We are all prodigals. We throw away time and strength, and years, and gold, and then weep that we are ignorant, and embeggared at the last. Who shall teach us wisdom, and in what manner may we be wise?

What say the sages of the vast possibilities of the race? With one voice they say: Be brave! Do not cower, shrink, or whine. Throw out upon the world a free fearlessness of thought and word and deed. Courage, freedom, heroism, faith, exactness, honor, justice, and mercy—these traits have been handed down as the traditional learning of the heart of man.

Another ideal of the race is Law. We have given up a chaos-philosophy—the haphazard continuity of events—a cometary orbit, for the world. There are fixed relations everywhere existent: the succession of cycles is orderly and prearranged.

Another ideal is Progress. We are moving, not toward the bottom, but toward the top of possibility. We reject annihilation, because then there is nothing left. And there must always be something left—progress—a bigger something, a better something. Should annihilation be the truth of things, and all the race mortal, then some day there would be a Last Man. And after the Last Man, what? He would die, and then all that any of the other stars could view of the vast panorama of our earthly generations would be an unburied corpse, with not even a vulture hovering to pick it to freshness in the air!

A Last Man? No. Instead, the seers have shown us a great multitude in a heavenly country, praising God, and singing forth His Name forever. Immortality broods over the great thought of the race. All great minds look upward to it: it is the final consummation of our dreams.

Another ideal is social adjustment, and social service. We must do something for some one, or we cast current sagacity behind the back. People crowd each other to the wall. The weak of communities and nations are too often crushed. Redress is in the air. The longed-for wisdom of to-day shows a kaleidoscopic front, in which are turning the slum-dweller and the millionaire; the white man, the yellow, and the black; the town and the territorial possession. The slave-colony, garbage-laws, magistrates, and murderers are mixed in motley, and there are whirling vacant-lot schemes abroad, potato-patches, wood-yards, organized charity, Wayfarers' Lodges, resounding cries of municipal reform, and various other interests of the wisdom-scale.

Hence, wisdom has not yet been arrived at: we are still on the run. This twentieth century will find new problems, new queries, new cranks, and new dismays!

One thing, however, shines out clear: Wisdom is being recognized as having a moral aspect, and men are looking for a Religion which shall sum up the learning of the sages, the information of the race.

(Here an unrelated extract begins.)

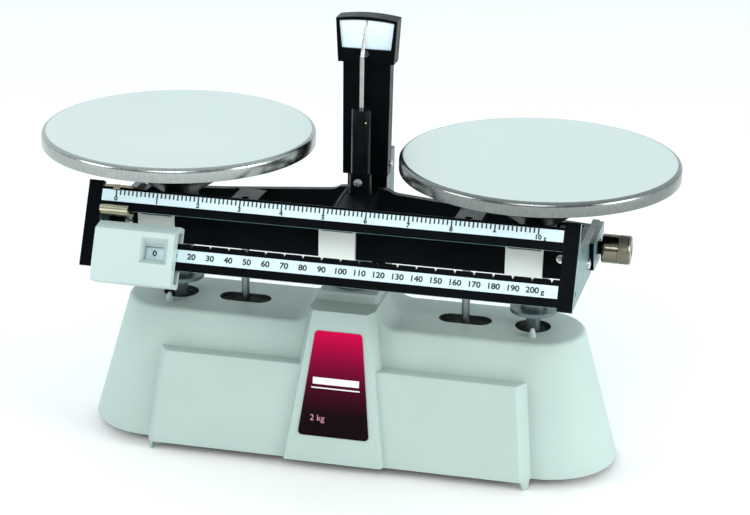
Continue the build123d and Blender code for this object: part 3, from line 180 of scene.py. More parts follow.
def wear_edges(g, colour, worn, amount):
    """Show a paler colour in patches along the edges, found where a bevel turns the normal."""
    bevel = g.add("ShaderNodeBevel", {"Radius": 0.0006}, samples=4)
    geometry = g.add("ShaderNodeNewGeometry")
    dot = g.add("ShaderNodeVectorMath",
                {0: bevel.outputs["Normal"], 1: geometry.outputs["Normal"]},
                operation="DOT_PRODUCT")
    edge = g.remap(dot.outputs["Value"], source=(0.80, 0.97), to=(1.0, 0.0))
    patch = g.remap(g.noise(g.position, scale=260.0, detail=4.0, rough=0.7),
                    source=(0.42, 0.62), to=(0.15, 1.0))
    factor = g.math("MULTIPLY", g.math("MULTIPLY", edge, patch), amount)
    return g.mix(factor, colour, worn)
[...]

When we look down into the physical universe, the primary thing that we find there is gravitation. When we look into the moral universe, the primary thing that we find there is also gravitation—a sinking to a Lower. This is sin—a contrariness of things—which makes the world an evil place to live in, instead of a good; which wrecks character and states, eats the hearts out of cultures and civilizations, destroys strong races, leaves a stain upon even the youngest child, and which is constantly drawing the race downward, instead of upward.

Sin, sin, sin! Everywhere the fact glares upon us, and cannot be hid, or put away. Sin is not an intellectual toy, for philosophers to play with or define as "a limitation of being." Sin is a reality, for men to feel, recoil from, and of which one must repent.

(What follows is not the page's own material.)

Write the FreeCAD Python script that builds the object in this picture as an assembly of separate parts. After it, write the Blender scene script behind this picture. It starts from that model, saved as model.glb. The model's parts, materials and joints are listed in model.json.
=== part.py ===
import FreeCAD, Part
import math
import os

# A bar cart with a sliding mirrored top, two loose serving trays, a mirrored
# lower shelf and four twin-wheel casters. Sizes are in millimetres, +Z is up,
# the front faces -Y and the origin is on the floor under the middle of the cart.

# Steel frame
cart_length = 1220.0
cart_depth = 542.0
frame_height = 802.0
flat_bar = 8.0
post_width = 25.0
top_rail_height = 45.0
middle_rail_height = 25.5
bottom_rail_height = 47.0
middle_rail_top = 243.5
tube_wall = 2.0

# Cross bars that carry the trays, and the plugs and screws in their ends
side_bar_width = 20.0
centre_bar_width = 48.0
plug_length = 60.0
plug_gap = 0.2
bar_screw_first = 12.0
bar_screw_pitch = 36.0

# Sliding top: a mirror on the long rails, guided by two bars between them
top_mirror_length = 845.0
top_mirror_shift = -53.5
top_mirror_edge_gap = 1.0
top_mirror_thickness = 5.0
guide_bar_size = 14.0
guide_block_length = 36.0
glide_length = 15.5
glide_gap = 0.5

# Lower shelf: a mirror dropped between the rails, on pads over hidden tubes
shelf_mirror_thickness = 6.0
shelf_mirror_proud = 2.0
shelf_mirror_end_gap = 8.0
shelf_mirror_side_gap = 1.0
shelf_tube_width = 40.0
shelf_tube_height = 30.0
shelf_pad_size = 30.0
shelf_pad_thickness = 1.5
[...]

Sin is energy deliberately misplaced: energy directed against the course of things, the infinite development, the will of God. Sin is corruption, and desolation, and decay. Death broods over the spirit of man, unless a Redeemer come. The unredeemed ages hang over history like a pall. In them there are monumental oppression, cruelties, and crimes. The breath of myriad millions went out in darkness, and there was none to save. A plague swept over all the race.

Hence, even scientifically considered, the final aim of thinking must be, to arrive at some thought which will take hold of this primary fact of sin and uproot it; which will show how the world may be purged of sin.

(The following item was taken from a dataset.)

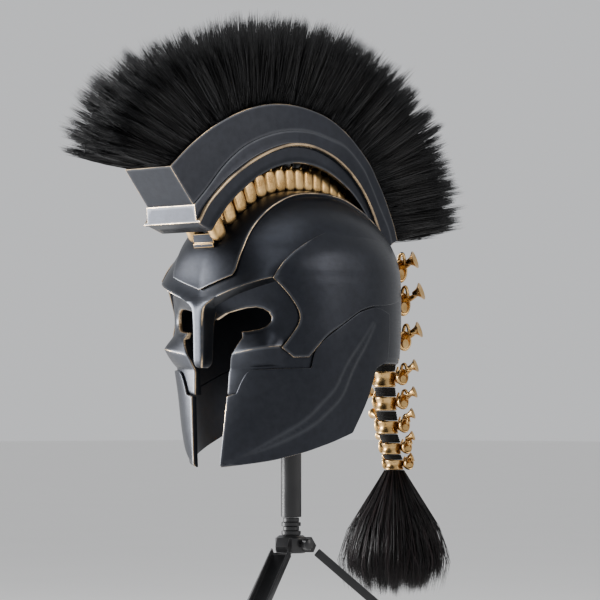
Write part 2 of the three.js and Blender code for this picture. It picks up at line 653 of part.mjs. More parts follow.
// rubber shoe: square to the leg above, flat on the floor below
function standFoot(deg) {
  const { dir, over, start } = legFrame(deg);
  const [c, s] = heading(deg);
  const corner = (up, along) => {
    const p = start.clone().addScaledVector(dir, LEG_LENGTH + along).addScaledVector(over, up);
    return [p.x * c + p.y * s, p.z];
  };
  const [high, low] = [corner(6, GAP), corner(-6, GAP)];
  const toe = high[0] + 5;
  const outline = [low, high, [toe, FLOOR + 7], [toe, FLOOR], [low[0] - 2, FLOOR]];
  return prism(outline, -13, 13, (u, v, w) => [u * c - w * s, u * s + w * c, v]);
}

// ---- the whole thing ----
const group = new THREE.Group();
group.name = 'greek_helmet_on_stand';
const pieces = [];
const add = (name, finish, body) => pieces.push({ name, finish, body });

const envelope = skullEnvelope(GAP);
const clearance = skullEnvelope(PLATE + 1.2);
const number = (k) => String(k + 1).padStart(2, '0');
add('skull_shell', 'gunmetal', skullShell());
add('crown_band', 'plate', crownBand());
for (const [word, side] of [['left', 1], ['right', -1]]) {
  add(`temple_plate_${word}`, 'plate', templePlate(side));
  add(`cheek_guard_${word}`, 'plate', cheekGuard(side, envelope));
}
add('crest_box', 'gunmetal', crestBox(clearance));
add('spine_bracket', 'gunmetal', spineBracket(clearance));
add('crest_plume', 'hair', crestPlume());
for (let k = 0; k < ARCH_COUNT; k += 1) add(`arch_vertebra_${number(k)}`, 'gold', archVertebra(k));
TAIL.forEach((row, k) => add(`tail_vertebra_${k + 1}`, 'gold', tailVertebra(row)));
for (let k = 0; k + 1 < TAIL.length; k += 1) add(`tail_disc_${k + 1}`, 'disc', tailDisc(k));
add('tassel', 'hair', tassel());
add('stand_post', 'stand', standPost());
add('stand_collar', 'stand', standCollar());
add('stand_hub', 'stand', standHub());
add('stand_knob', 'stand', standKnob());
LEG_HEADINGS.forEach((deg, k) => {
  add(`stand_leg_${k + 1}`, 'stand', standLeg(deg));
  add(`stand_foot_${k + 1}`, 'rubber', standFoot(deg));
});

const reachBox = new THREE.Box3();
for (const { body } of pieces) {
  const { min, max } = body.boundingBox();
  reachBox.expandByPoint(new THREE.Vector3(...min)).expandByPoint(new THREE.Vector3(...max));
}
const middle = reachBox.getCenter(new THREE.Vector3());

for (const { name, finish, body } of pieces) {
  const mesh = body.getMesh();
  const geometry = new THREE.BufferGeometry();
  geometry.setAttribute('position', new THREE.BufferAttribute(new Float32Array(mesh.vertProperties), 3));
  geometry.setIndex(new THREE.BufferAttribute(new Uint32Array(mesh.triVerts), 1));
  geometry.translate(-middle.x, -middle.y, -reachBox.min.z);
  geometry.computeVertexNormals();
  const [color, roughness, metalness] = FINISH[finish];
  const material = new THREE.MeshStandardMaterial({ color, roughness, metalness });
  const node = new THREE.Mesh(geometry, material);
  node.name = name;
  group.add(node);
}

export default group;
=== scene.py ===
"""Greek helmet with a bristle plume, a bone-like spine and a tassel, on a plain black stand.

Shapes are worked out in millimetres from the tips of the cheek guards (Z = 0) and the axis of
the stand's post (X = Y = 0); place() turns them into the frame's metres.
"""

import math

import bmesh
import bpy
import numpy as np
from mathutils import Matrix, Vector
from mathutils.geometry import delaunay_2d_cdt


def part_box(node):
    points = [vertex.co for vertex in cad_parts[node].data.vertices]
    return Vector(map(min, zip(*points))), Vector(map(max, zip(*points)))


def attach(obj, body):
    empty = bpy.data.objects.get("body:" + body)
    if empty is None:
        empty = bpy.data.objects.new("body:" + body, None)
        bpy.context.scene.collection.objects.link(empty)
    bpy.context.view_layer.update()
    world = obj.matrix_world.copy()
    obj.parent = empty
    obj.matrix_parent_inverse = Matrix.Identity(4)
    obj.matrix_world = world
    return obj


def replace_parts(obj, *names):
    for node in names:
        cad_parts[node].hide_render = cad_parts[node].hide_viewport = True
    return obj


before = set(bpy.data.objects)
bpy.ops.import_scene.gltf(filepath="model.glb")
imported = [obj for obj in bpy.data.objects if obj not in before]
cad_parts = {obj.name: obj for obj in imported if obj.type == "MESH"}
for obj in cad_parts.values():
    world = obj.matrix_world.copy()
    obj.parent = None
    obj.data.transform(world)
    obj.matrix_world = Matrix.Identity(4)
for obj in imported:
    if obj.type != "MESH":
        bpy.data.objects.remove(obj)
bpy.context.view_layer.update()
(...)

Slowly but inevitably we are moving to this great Thought. It is summed up in one word: Redemption. The watchword of a century ago was gravitation. It explained the poise of the universe by a great and hitherto undiscovered law. The watchword of yesterday was evolution. It explains progressive change: the mounting-up of life "through spires of form." The forms of the universe are seen in a series which is in the main ascendant, and in which the survivor is supreme. The watchword of to-morrow is Redemption. The Thinker will some day live, who will make that great word Redemption stand out in all its vast majesty and significance. This, I take it, is the work of our new century.

Redemption is the explanation of the existence of man, of his present progress, and his future destiny. It is the great mystery of joy in which the race partakes; the spiritual culmination of all things earthly; the forecast of eternal things yet to be.

Redemption is not a dogma; it is a life. Redemption is a perpetual and ascendant moral growth. It marks a world-balm, a world-change. It is in the spirit of man that it works, and not in his outer condition, or external strivings. It is ultimately to root sin out of the world.

Through stormy sorrows and perpetual desolations comes the race to God. Zion is the Whole of things—the encompassment of space, and time, and endless years,—an environment of immortality and peace.

Virtue leads the race to Joy, and there is no byway to this height. The final aspect of the universe is joy. Joy is elemental—a vast vibration that sweeps through centuries as years! A day in His courts is as a thousand, and a thousand years are as one day, because they thrill with an immortal and imperishable emotion. The seraphim and cherubim, Sandalphon and Azrael, are angels of enduring joy. Joy is the soul's share of the life of God.

Thus when the world has breathed to us the holy name of Christ, it has told us the highest that it knows. The March of Sages is toward a Redeemer! The banner of Wisdom is furled about the Cross!